Rendez-vous at Lens Railway Station
The Canadian Divisions had been holding Vimy Ridge for several months when they received the order to advance on Lens. Between 15th and 25th August, the Canadians fought many street battles in the surrounding towns but, in spite of their efforts, Lens remained in German hands until the invaders withdrew in October 1918, leaving behind them a town in ruins.
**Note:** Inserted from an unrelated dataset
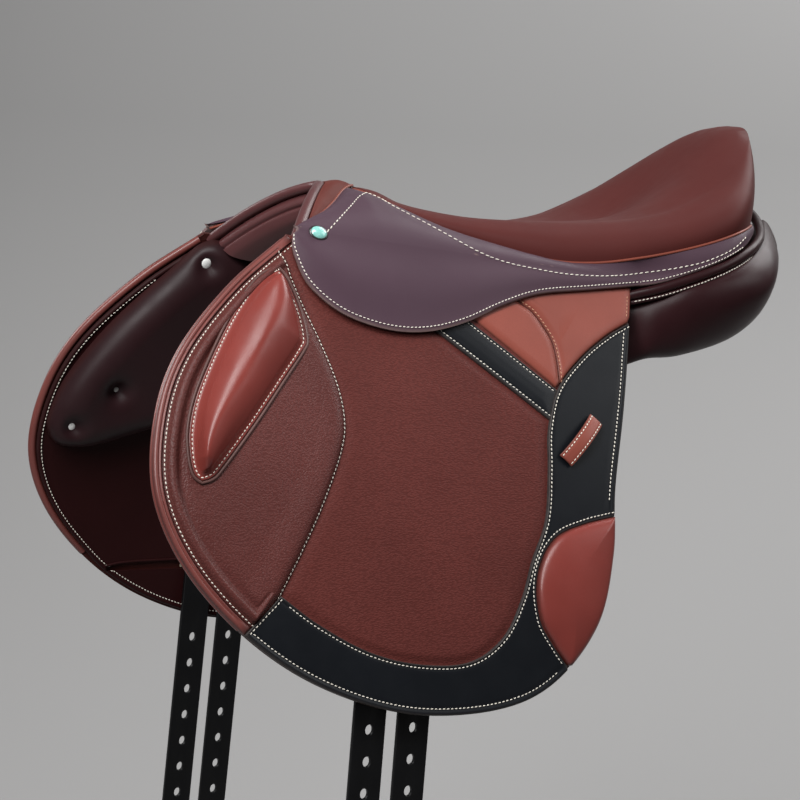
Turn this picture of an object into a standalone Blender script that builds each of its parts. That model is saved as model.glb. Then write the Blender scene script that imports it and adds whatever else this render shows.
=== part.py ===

The Germans occupied the region early in the war and by the autumn of 1914 they held most of the Pas-de-Calais coal basin, except for the mines in Béthune and Bruay which remained under French authority. In 1917, under heavy pressure from the British Army on Vimy Ridge, the Germans evacuated the civilian population of the town and proceeded to sabotage the coal-producing facilities by flooding the mineshafts and carrying off the machinery to Germany.
In 1918 the floor of the town, already very unstable because of collapsing mineshafts, was severely cratered to a depth of 4 or 5 metres by the shelling. Works to clear away the rubble and level off the ground, which were necessary for any subsequent reconstruction, started in February 1919 and lasted until the end of 1921.
Lens's public buildings were rebuilt in two styles. The buildings around Jean Jaurès Square, such as Saint-Léger Church and the Town Hall (destroyed again in 1944), were rebuilt in their pre-war style and the architect Louis-Marie Cordonnier gave Lens University an appearance which reflected regional traditions.
However Art Deco became the most influential style of the new Lens. The railway station, designed by Urbain Cassan in 1926, was given the shape of a 1920s steam locomotive with a clock tower for its funnel and exaggerated arches for its wheels. The building comprises 11 separate sections made in reinforced concrete and seated on hydraulic lifting jacks to compensate for any subsidence that may be caused by collapsing mineshafts. Inside the building, cubist-inspired mosaics by August Labouret depict themes related to mining and industry.